Солдат. Да разве от них чего хорошего дождешься — от всех этих королей, и капитанов, и епископов, и законников, и всей прочей бражки? Пока ты жив — они оставляют тебя истекать кровью в канаве. А попадешь в пекло — глядь, и они все тут! А ведь как нос-то перед тобой задирали! Я тебе, девушка, вот что скажу: ты их не слушай; небось ты не глупей их, а может, еще и поумнее.(Усаживается, готовясь пуститься в рассуждения.)Тут, понимаешь ли, вот в чем дело: ежели…
(Вдалеке слышен первый удар колокола, отбивающего полночь.)
Прошу прощения… Неотложное свиданье у меня…(Уходит на цыпочках.)

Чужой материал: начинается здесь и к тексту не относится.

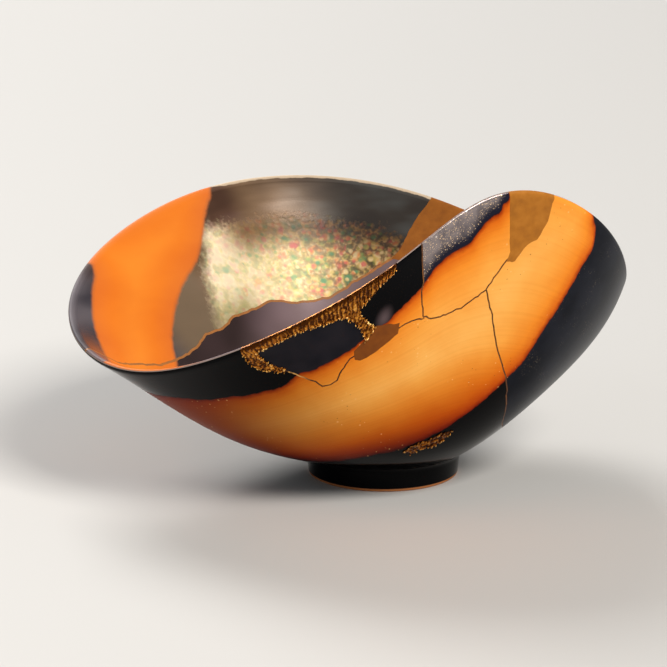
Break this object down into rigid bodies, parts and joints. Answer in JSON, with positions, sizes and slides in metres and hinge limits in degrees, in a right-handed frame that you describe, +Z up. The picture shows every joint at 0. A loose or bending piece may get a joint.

(Теперь уже вся комната погружена во мрак; только на Жанну падают сверху лучи света, окружая ее сияющим ореолом. Колокол продолжает отбивать полночь.)
Жанна. О боже, ты создал эту прекрасную землю, но доколе ж не будет она достойной принять святых твоих? Доколе, о господи, доколе?»
В этой драме Шоу, которая по справедливости считается одним из его шедевров, с особой силой в рамках трагического произведения звучат полутона комедии. Они звучат в унисон с нотами трагизма даже в самых тяжелых сценах трагедии. Вот сцена суда инквизиции, где главный инквизитор сообщает, что он выкинул некоторые из многочисленных пунктов обвинения.
«Инквизитор. Поверьте мне, для наших целей и двенадцати совершенно достаточно.
Капеллан. Но некоторые из самых важных обвинений сведены почти что на нет. Например, Дева положительно утверждает, что святая Маргарита, и святая Екатерина, и даже архангел Михаил говорили с ней по-французски. Это весьма важный пункт.
Инквизитор. Вы, очевидно, полагаете, что они должны были говорить по-латыни?
Кошон. Нет. Он думает, что они должны были говорить по-английски.
Капеллан. Разумеется, монсеньер.
Инквизитор. Гм! Видите ли, мы как будто все согласны с тем, что голоса, которые слышала Дева, были голосами злых духов, старавшихся ее соблазнить и увлечь к вечной погибели. Так не будет ли несколько неучтиво по отношению к вам, мессир де Стогэмбер, и к королю Англии, если мы признаем, что английский язык есть родной язык дьявола? Лучше, пожалуй, на этом не настаивать. К тому же этот вопрос отчасти затронут в оставшихся двенадцати пунктах. Попрошу вас, господа, занять места. И приступим к делу.